Et ces syndicats de menacer, donc… Les syndicats, et en proue l’UMT et son patron l’inamovible Miloudi Moukharik, promettent des grèves pour les retraites, remettent en cause les tenues du Dialogue social qui, il est vrai, n’appartient pas aux préoccupations premières du chef du gouvernement Aziz Akhannouch. On se demande bien où M. Moukharik a puisé cette inspiration de tout bloquer, pour officiellement faire tout avancer ; peut-être faudrait-il y lire un signe politique, à l’approche des élections… sans doute que les idées et les inspirations respectent elles aussi les lois de la nature et de la gravitation, de haut en bas… il se pourrait, qui sait ?

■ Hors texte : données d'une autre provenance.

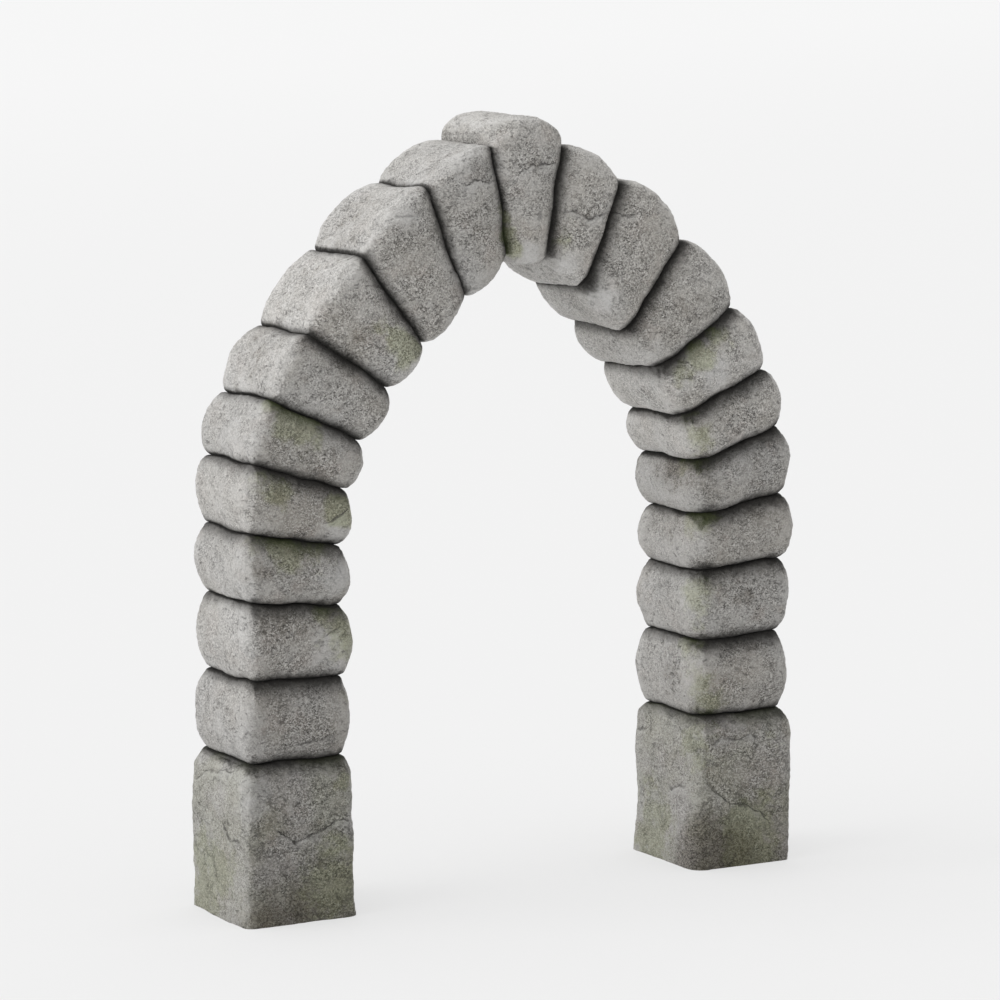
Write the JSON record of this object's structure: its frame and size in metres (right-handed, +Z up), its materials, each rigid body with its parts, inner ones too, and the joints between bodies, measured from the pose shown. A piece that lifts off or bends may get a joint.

Cette année, en tout état de cause, les syndicats fêteront leur 1er mai, dix ans après cette très étrange fête du Travail qu’ils avaient décidé de… boycotter ! Il est vrai que le chef du gouvernement était Abdelilah Benkirane, l’homme qu’on aimait tant détester chez les syndicats (et ailleurs), mais l’homme qui leur avait lancé un pastiche de Staline : « Les syndicats, combien de divisions ? ». Ce n’était assurément ni gentil ni délicat, mais c’était juste et pertinent.

Aujourd’hui, les centrales fulminent de colère et ruminent leur rage. Ils promettent de tout casser (enfin, façon de parler…), de tout arrêter, de tout rejeter, si cette loi sur la grève, dont la gestation n’a par ailleurs que trop duré, est maintenue. Alors même que le problème n’est plus là, mais dans le code du travail, le système des retraites, la nature et la force des entreprises, l’éthique du patronat et l’intelligence politique du gouvernement…

Et ça, c’est plus dur que convaincre des syndicats qui, de toutes les manières, ne pèsent plus grand-chose, voire sont volatils.